1.Neural signatures of indirect pathway activity during subthalamic stimulation in Parkinson's disease

DOI: 10.1038/s41467-024-47552-6

https://www.nature.com/articles/s41467-024-47552-6

This study delves into the mechanism of deep brain stimulation (DBS) of the subthalamic nucleus (STN) and its electrophysiological signature, evoked resonant neural activity (ERNA), in Parkinson's disease. They found that ERNA peaks correspond to temporally-locked neuronal inhibition in the STN, characterized its temporal dynamics, and identified a putative neural circuit involved. Moreover, ERNA was localized to the dorsal STN and its spatial relevance to DBS outcomes was assessed. The study also examined the fiber activation profile associated with ERNA. Overall, it provides insights into the neural underpinnings of DBS-mediated effects in Parkinson's disease.

2.A single-nuclei paired multiomic analysis of the human midbrain reveals age- and Parkinson's disease-associated glial changes

DOI: 10.1038/s43587-024-00583-6

https://www.nature.com/articles/s43587-024-00583-6

This study investigates the impact of aging on gene expression and chromatin accessibility in the brain, particularly in the context of Parkinson's disease (PD). By analyzing midbrain samples from young, aged, and PD postmortem individuals using single-nuclei multiomic techniques, the study reveals that all glial cell types are affected by aging, with microglia and oligodendrocytes showing further alterations in PD. Additionally, a disease-associated oligodendrocyte subtype is identified, along with genes lost over the aging and disease process, potentially predisposing healthy cells to a disease-associated phenotype. Surprisingly, chromatin accessibility remains relatively stable over aging and PD within the same cell types. However, peak-gene association patterns are substantially altered during aging and PD, indicating cell-type-specific chromosomal loci containing PD-associated single-nucleotide polymorphisms. This study sheds light on the role of oligodendrocytes in aging and PD.

3.Plasminogen degrades α-synuclein, Tau and TDP-43 and decreases dopaminergic neurodegeneration in mouse models of Parkinson's disease

DOI: 10.1038/s41598-024-59090-8

https://www.nature.com/articles/s41598-024-59090-8

This study investigates the potential therapeutic role of plasminogen in Parkinson's disease (PD). By conducting experiments in vitro, ex vivo, and in vivo using cell models and mouse models of PD, the study demonstrates that administered plasminogen crosses the blood-brain barrier, enters cells, and migrates to the nucleus. Plasminogen increases intracellular plasmin activity, binds to α-synuclein, and promotes clearance of α-synuclein, Tau, and TDP-43 proteins. Furthermore, plasminogen reduces dopaminergic neurodegeneration, increases tyrosine hydroxylase levels in key brain regions, and improves motor function in PD mouse models. These findings suggest that plasminogen has potential as a therapeutic agent for PD by exerting protective effects against neurodegeneration and protein accumulation.

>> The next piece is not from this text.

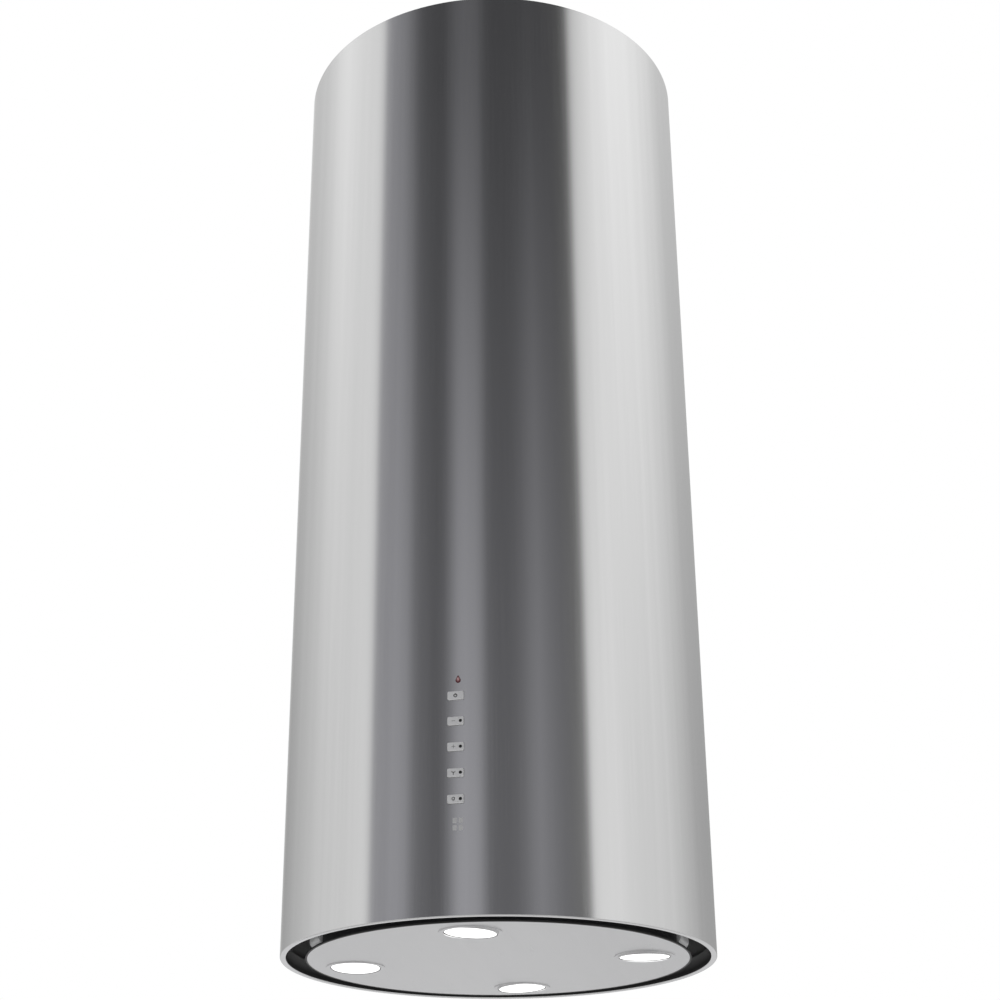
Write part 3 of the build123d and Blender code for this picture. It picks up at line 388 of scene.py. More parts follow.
# %% Zinc flakes, moulded skin and dust
def zinc_flakes():
    """Frosty crystals of hot-dip galvanising, each a little lighter or darker."""
    tree, ins, outs = new_group(
        "zinc_flakes",
        [("Vector", "vector", None), ("Flakes per Metre", "value", 110.0),
         ("Light", "colour", (0.7, 0.71, 0.72, 1)), ("Dark", "colour", (0.5, 0.51, 0.53, 1))],
        [("Color", "colour", None), ("Roughness", "value", None)])
    cells = add_node(tree, "ShaderNodeTexVoronoi", {"Randomness": 1.0})
    grey_of = add_node(tree, "ShaderNodeRGBToBW")
    join(tree, ins.outputs["Vector"], cells.inputs["Vector"], ins.outputs["Flakes per Metre"],
         cells.inputs["Scale"], cells.outputs["Color"], grey_of.inputs["Color"])
    share = grey_of.outputs["Val"]
    join(tree, mixed(tree, share, ins.outputs["Dark"], ins.outputs["Light"]), outs.inputs["Color"],
         spread(tree, share, 0.38, 0.52), outs.inputs["Roughness"])
    return tree


def moulded_skin():
    """Fine spark-eroded texture of a moulding, with slow changes of tone."""
    tree, ins, outs = new_group(
        "moulded_skin",
        [("Vector", "vector", None), ("Color", "colour", (0.1, 0.1, 0.1, 1)),
         ("Tone", "value", 0.15), ("Roughness", "value", 0.5)],
        [("Color", "colour", None), ("Roughness", "value", None), ("Height", "value", None)])
    slow = noise(tree, ins.outputs["Vector"], 35.0, detail=3.0)
    grit = noise(tree, ins.outputs["Vector"], 2600.0, detail=2.0)
    darker = number(tree, "SUBTRACT", 1.0, ins.outputs["Tone"])
    lift = add_node(tree, "ShaderNodeMath", {1: 0.12}, operation="MULTIPLY_ADD")
    join(tree, scaled(tree, ins.outputs["Color"], spread(tree, slow, darker, 1.0)), outs.inputs["Color"],
         grit, lift.inputs[0], ins.outputs["Roughness"], lift.inputs[2],
         lift.outputs[0], outs.inputs["Roughness"], grit, outs.inputs["Height"])
    return tree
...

4.Predictors of stress resilience in Parkinson's disease and associations with symptom progression

DOI: 10.1038/s41531-024-00692-4

https://www.nature.com/articles/s41531-024-00692-4

This study aimed to understand stress resilience in Parkinson's disease (PD) by investigating responses to the COVID-19 pandemic as a stressor. Longitudinal data from 350 PD participants were analyzed to distinguish between stressor-reactive and resilient individuals, identify resilience factors, and compare symptom progression. Results revealed two distinct groups: high stressor-reactive (123 participants) and low stressor-reactive (227 participants). Pre-existing anxiety, rumination, and non-motor symptom severity predicted high stressor-reactivity, while quality of life, social support, positive appraisal style, and cognitive abilities predicted low stressor-reactivity. Interestingly, PD-specific factors like disease duration and motor severity did not predict stressor-reactivity. Although the pandemic did not accelerate disease progression, it exacerbated depressive symptoms in stressor-reactive PD patients.

5.Glypican-4 serum levels are associated with cognitive dysfunction and vascular risk factors in Parkinson's disease

https://www.nature.com/articles/s41598-024-54800-8

Glypicans, known biomarkers for various diseases, are increasingly implicated in neurodegenerative disorders. Glypican 4 (GPC-4), initially associated with synapse functionality, has been linked to tau hyperphosphorylation in Alzheimer's disease. However, its role in Parkinson's disease (PD) remains unclear. The scientists investigated GPC-4 levels in PD patients' biofluids (cerebrospinal fluid, serum, and tear fluid). GPC-4 expression was confirmed in all three, with highest levels in serum. Notably, GPC-4 levels correlated with cognitive decline, suggesting a role in PD-associated dementia. Additionally, PD patients with vascular risk factors showed elevated GPC-4 levels, indicating its potential as a biomarker for vascular risk stratification in PD, aiding in identifying those at higher risk of developing dementia.